• CHALLENGE
Copy out precisely the lines beginning at the line that contains "for i in range(LOOP_TURN_STEPS" and ending at the line that contains "for node in", including both.
* Start *
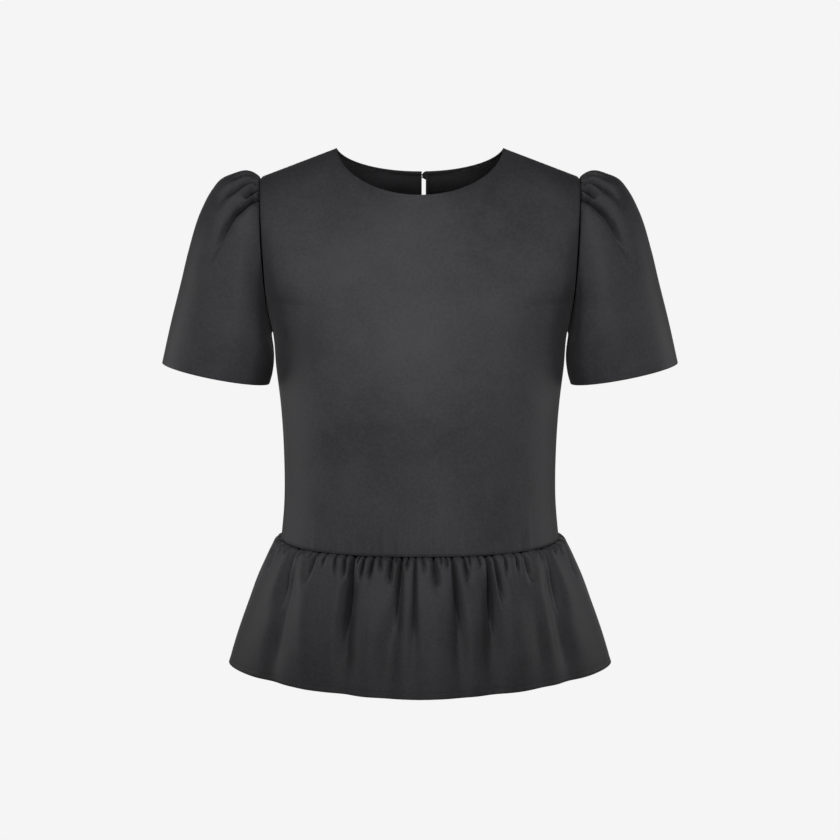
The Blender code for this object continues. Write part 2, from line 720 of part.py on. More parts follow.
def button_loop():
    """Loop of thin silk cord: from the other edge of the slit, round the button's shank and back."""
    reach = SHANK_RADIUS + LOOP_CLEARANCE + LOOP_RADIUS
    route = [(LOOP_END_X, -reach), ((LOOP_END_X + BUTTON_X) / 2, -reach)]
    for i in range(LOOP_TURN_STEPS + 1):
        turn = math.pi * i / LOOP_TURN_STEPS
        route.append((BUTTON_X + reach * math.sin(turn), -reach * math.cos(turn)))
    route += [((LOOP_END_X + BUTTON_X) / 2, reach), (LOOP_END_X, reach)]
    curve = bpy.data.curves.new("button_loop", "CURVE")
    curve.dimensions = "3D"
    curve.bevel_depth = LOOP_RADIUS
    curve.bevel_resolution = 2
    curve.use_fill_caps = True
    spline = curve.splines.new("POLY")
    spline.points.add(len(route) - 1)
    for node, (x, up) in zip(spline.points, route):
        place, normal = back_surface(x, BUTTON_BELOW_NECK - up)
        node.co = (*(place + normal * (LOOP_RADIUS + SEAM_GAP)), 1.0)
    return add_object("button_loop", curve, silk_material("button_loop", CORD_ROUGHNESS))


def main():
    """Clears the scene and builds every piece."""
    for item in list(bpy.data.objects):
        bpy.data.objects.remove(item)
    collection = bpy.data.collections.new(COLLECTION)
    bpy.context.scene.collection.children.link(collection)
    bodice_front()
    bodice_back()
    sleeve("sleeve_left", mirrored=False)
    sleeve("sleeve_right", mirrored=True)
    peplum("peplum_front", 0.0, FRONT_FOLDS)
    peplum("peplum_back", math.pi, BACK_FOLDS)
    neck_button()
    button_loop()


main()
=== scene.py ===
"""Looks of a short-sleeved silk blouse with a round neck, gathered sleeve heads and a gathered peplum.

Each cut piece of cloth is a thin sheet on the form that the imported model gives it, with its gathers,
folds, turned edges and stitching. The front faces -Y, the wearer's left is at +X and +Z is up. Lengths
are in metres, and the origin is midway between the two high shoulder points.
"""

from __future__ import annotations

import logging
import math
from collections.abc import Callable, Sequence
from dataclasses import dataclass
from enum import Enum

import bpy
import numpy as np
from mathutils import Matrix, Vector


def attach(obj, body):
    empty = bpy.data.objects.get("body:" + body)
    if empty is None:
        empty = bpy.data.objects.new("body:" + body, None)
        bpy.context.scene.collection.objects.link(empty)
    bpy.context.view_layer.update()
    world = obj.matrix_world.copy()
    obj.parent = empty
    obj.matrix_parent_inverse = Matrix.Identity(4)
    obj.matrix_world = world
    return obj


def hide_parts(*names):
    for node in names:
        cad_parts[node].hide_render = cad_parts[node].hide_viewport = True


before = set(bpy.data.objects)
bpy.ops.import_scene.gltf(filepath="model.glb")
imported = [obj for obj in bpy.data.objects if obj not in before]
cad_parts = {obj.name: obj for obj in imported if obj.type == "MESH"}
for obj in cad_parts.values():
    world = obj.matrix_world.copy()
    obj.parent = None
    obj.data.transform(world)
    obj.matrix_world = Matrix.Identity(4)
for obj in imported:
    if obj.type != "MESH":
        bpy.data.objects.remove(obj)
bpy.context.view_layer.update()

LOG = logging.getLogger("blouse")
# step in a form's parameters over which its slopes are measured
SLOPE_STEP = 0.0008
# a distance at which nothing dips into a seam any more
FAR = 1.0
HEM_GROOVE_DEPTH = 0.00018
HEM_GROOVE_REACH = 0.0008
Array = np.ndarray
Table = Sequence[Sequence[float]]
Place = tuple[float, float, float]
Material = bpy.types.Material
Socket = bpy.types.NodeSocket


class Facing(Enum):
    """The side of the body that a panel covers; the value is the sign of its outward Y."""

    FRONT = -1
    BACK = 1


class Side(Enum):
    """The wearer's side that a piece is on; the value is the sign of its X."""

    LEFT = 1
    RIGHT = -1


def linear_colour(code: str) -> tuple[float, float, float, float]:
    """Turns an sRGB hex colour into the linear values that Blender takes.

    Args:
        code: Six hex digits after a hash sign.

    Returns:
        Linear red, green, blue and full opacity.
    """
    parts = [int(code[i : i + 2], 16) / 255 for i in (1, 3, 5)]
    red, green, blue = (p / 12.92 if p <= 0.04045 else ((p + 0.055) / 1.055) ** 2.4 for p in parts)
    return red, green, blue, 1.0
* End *
• EXERCISE ANSWER
    for i in range(LOOP_TURN_STEPS + 1):
        turn = math.pi * i / LOOP_TURN_STEPS
        route.append((BUTTON_X + reach * math.sin(turn), -reach * math.cos(turn)))
    route += [((LOOP_END_X + BUTTON_X) / 2, reach), (LOOP_END_X, reach)]
    curve = bpy.data.curves.new("button_loop", "CURVE")
    curve.dimensions = "3D"
    curve.bevel_depth = LOOP_RADIUS
    curve.bevel_resolution = 2
    curve.use_fill_caps = True
    spline = curve.splines.new("POLY")
    spline.points.add(len(route) - 1)
    for node, (x, up) in zip(spline.points, route):
        place, normal = back_surface(x, BUTTON_BELOW_NECK - up)
        node.co = (*(place + normal * (LOOP_RADIUS + SEAM_GAP)), 1.0)
    return add_object("button_loop", curve, silk_material("button_loop", CORD_ROUGHNESS))


def main():
    """Clears the scene and builds every piece."""
    for item in list(bpy.data.objects):
        bpy.data.objects.remove(item)
    collection = bpy.data.collections.new(COLLECTION)
    bpy.context.scene.collection.children.link(collection)
    bodice_front()
    bodice_back()
    sleeve("sleeve_left", mirrored=False)
    sleeve("sleeve_right", mirrored=True)
    peplum("peplum_front", 0.0, FRONT_FOLDS)
    peplum("peplum_back", math.pi, BACK_FOLDS)
    neck_button()
    button_loop()


main()
=== scene.py ===
"""Looks of a short-sleeved silk blouse with a round neck, gathered sleeve heads and a gathered peplum.

Each cut piece of cloth is a thin sheet on the form that the imported model gives it, with its gathers,
folds, turned edges and stitching. The front faces -Y, the wearer's left is at +X and +Z is up. Lengths
are in metres, and the origin is midway between the two high shoulder points.
"""

from __future__ import annotations

import logging
import math
from collections.abc import Callable, Sequence
from dataclasses import dataclass
from enum import Enum

import bpy
import numpy as np
from mathutils import Matrix, Vector


def attach(obj, body):
    empty = bpy.data.objects.get("body:" + body)
    if empty is None:
        empty = bpy.data.objects.new("body:" + body, None)
        bpy.context.scene.collection.objects.link(empty)
    bpy.context.view_layer.update()
    world = obj.matrix_world.copy()
    obj.parent = empty
    obj.matrix_parent_inverse = Matrix.Identity(4)
    obj.matrix_world = world
    return obj


def hide_parts(*names):
    for node in names:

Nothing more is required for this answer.